The best way and maybe the only way to get the public onside is to give them food traits and crop attributes they want.
“If you like avocados and you don’t want them to be brown and you choose a gene-edited avocado because of that, you’re just not going to care about gene-edited tilapia, or soybeans or whatever. You’re just going to forget about it,” said Jack Bobo, vice-president of global policy and government affairs with Intrexon, an American firm that produces a number of biotech products, including the non-browning Arctic Apple.
“That’s the approach we take at Intrexon. If you give people products that they want to love, the conversation is over.”
The University of Saskatchewan survey carried out in early 2018 talked to 114 people who work in plant science and biotechnology.
The online survey asked experts about the potential benefits of gene-edited crops, compared to crops developed with genetic modification or conventional plant breeding.
Gene editing, using a technique called CRISPR, has been touted for years as the next big thing in plant science. It allows researchers to precisely change genes in a targeted area of a plant’s DNA.
That’s different from GM technology, or transgenics, where DNA from another species is added to a plant’s DNA.
The regulatory cost of gene editing should be much lower than GM crops and the technology is much faster than conventional breeding.
“The primary finding of this (survey) is that there is a consensus among experts on the expected greater agronomic performance and product quality of site-specific edited crops — those free from foreign DNA will be more competitive than GM and (conventional breeding) counterparts,” the U of S scientists wrote in the paper, published in Transgenic Research.
“Such new crops have the potential to deliver a greater diversity of traits and varieties in a quicker and less costly way.”
Near the end of the paper, a paragraph summarizes the genetically modified versus gene-edited discussion.
“Gene editing has a chance to progress faster than GM but only because of perception and political issues … not because it’s better,” one survey respondent said.
Put another way, gene editing and ag biotech can thrive but only if the public believes they are beneficial technologies.
Bobo made that point several times while speaking last month at the United States Department of Agriculture outlook forum in Washington, D.C.
“If you have kids and you send apple slices to school with your kids … people understand that consumer benefit,” he said, referring to the Arctic Apple.
The non-browning apple also reduces food waste, a simple and tangible benefit that’s easy to understand.
“Apples are the third-most wasted food item in America. About 40 percent of all apples are wasted,” Bobo said.
So, when it comes to public acceptance of gene editing, what really matters is how this technology is used.

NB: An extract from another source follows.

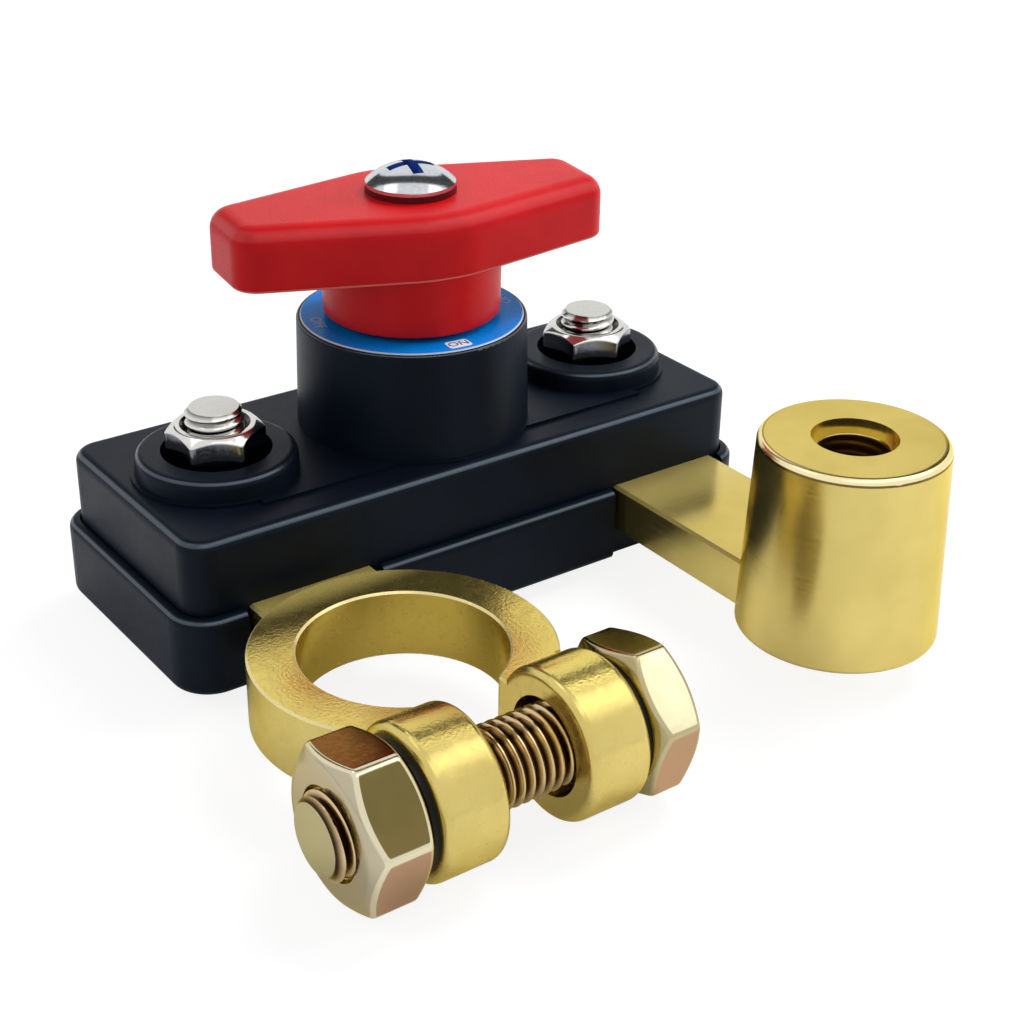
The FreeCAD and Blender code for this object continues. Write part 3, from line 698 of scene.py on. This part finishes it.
def nickel(name):
    """Nickel plate, with painted shade inside the mouths of the nuts and painted dark reflections on its
    upright faces.
    """
    base, roughness = (0.66, 0.65, 0.62), 0.13
    look = Look(name).set(metallic=1.0)
    scuff = look.noise(0.5, 4, 0.7, stretch=(1, 1, 3))
    cloud = look.noise(2.5, 2)
    plate = look.blend(look.ramp(cloud, 0.3, 0.7), base, tuple(c * 1.08 for c in base))
    # Painted reflection: upright faces are darkened
    dark_flat_reflection = look.ramp(look.math("ABSOLUTE", look.xyz(look.normal)[2]), 0.12, 0.4, 1, 0)
    plate = look.blend(dark_flat_reflection, plate, (0.20, 0.21, 0.23))
    # Painted shade inside the mouths of the nuts
    mouth = look.ramp(from_studs(look)[0], (STUD_RADIUS + 0.5) * MM, (STUD_RADIUS + 0.56) * MM, 1, 0)
    look.into(look.blend(mouth, plate, (0.035, 0.035, 0.035)), "Base Color")
    look.into(look.ramp(scuff, 0.35, 0.7, roughness * 0.7, roughness * 1.6), "Roughness")
    look.bump(scuff, 0.003, 0.5)
    return look.mat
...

If companies use it primarily to develop traits like herbicide tolerance or fertilizer use efficiency in crops, gene editing technology is pretty much doomed.
But if the agri-food sector focuses on traits for consumers, maybe a wheat that contains more iron, zinc and other minerals, gene editing and modern agriculture could flourish.
The counter-argument is that agriculture needs to rely on sound science and then convince the public to trust the science of modern agriculture.
In 2016, the U.S. National Academy of Sciences, one of the most prestigious scientific organizations in the world (500 Nobel Prize winners have been members), published a 587-page report on genetically modfied crops. After reviewing relevant data, the academy “found no substantiated evidence that foods from GE (genetically engineered) crops were less safe than foods from non-GE crops.”
Such a report should have ended the conversation about the safety of GM food.
In 2015, food products with a Non-GMO Project verified label recorded sales of $8.5 billion.
By 2018 sales had reached $26 billion.
Sound science doesn’t matter to many members of the public.
What does matter is a canola oil that makes mayonnaise tastier and healthier.